Dittatori nella Nato

Nell’ennesimo surriscaldamento della questione, che ieri è stata al vaglio dei ministri degli Esteri e della Difesa della Nato, con il segretario di Stato, Antony Blinken, e il capo del Pentagono, Austin Lloyd, in presenza a Bruxelles, non deve sfuggire poi un’ironia.
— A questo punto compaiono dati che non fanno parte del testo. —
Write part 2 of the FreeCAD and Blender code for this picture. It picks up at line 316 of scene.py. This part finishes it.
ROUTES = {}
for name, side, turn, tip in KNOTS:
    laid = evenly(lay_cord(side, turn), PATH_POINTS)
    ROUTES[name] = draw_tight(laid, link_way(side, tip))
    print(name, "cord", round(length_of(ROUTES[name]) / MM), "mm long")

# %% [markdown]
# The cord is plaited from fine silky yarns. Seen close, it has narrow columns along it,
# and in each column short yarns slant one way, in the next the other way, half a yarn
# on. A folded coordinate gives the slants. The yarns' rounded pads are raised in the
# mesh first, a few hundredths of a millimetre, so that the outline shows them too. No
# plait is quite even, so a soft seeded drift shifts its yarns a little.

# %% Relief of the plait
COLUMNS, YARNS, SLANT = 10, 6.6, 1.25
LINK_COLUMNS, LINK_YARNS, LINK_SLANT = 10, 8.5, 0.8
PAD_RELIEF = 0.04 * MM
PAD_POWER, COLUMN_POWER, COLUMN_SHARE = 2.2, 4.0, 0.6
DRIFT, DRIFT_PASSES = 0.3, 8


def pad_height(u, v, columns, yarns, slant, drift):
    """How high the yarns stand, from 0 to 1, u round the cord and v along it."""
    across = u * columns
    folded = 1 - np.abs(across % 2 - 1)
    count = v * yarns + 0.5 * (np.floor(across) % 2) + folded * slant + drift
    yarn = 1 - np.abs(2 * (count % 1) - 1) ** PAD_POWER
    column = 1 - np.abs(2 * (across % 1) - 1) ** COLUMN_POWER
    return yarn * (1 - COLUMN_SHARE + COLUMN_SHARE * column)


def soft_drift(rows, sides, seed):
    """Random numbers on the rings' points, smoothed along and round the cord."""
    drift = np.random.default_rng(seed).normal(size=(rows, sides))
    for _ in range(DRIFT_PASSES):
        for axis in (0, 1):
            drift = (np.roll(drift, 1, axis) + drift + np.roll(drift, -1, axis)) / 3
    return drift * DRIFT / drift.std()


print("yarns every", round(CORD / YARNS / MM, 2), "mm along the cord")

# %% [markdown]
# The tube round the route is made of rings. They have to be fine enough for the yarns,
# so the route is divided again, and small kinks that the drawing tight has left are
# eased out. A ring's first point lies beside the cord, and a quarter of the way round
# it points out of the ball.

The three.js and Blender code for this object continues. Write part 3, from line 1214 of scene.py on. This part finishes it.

L’attore più attivo sul campo nella difesa dell’integrità territoriale dell’Ucraina, quello che mentre Luigi Di Maio ricava ottime impressioni dalla sua missione a Washington vende i droni a Kiev e congela i viaggi verso la Russia, è Recep Tayyip Erdogan.

Notevole: l’apripista della Nato in Ucraina è un satrapo neo-ottomano che Mario Draghi ha definito un «dittatore». Ma bisogna pur cooperare con costoro, ha aggiunto il presidente del Consiglio, e in effetti l’attivismo erdoganiano in funzione ucraina è una di quelle contraddizioni di cui la geopolitica è da sempre disseminata.

L’abbraccio acritico dell’espansione della Nato come vettore unico della civiltà democratica non tollera queste increspature, cosa che invece contemplavano Kennan e gli altri, quando criticando l’allargamento non mettevano in dubbio il significato dell’alleanza ma intendevano preservarla dagli effetti collaterali di quella che la diplomazia chiama overextension.

Purtroppo di fronte alle intemperanze di Putin, alla tragedia del Donbass e ad altri conflitti meno esplosivi, ma non per questo meno pericolosi, si è largamente perduta la tranquillità necessaria per criticare la strategia espansionista senza essere tacciati di filoputinismo.

La Nato è uno dei perni globali della democrazia liberale, il suo ruolo di stabilizzazione è fondamentale, il suo senso non si è esaurito con il collasso dell’Unione sovietica e fa bene Di Maio a ribadire in tutte le sedi istituzionali che l’impegno dell’Italia verso l’alleanza è «risoluto». Ma questo non è necessariamente in contraddizione con chi sostiene, legittimamente, che la Nato dà il meglio di sé quando non fa assolutamente nulla.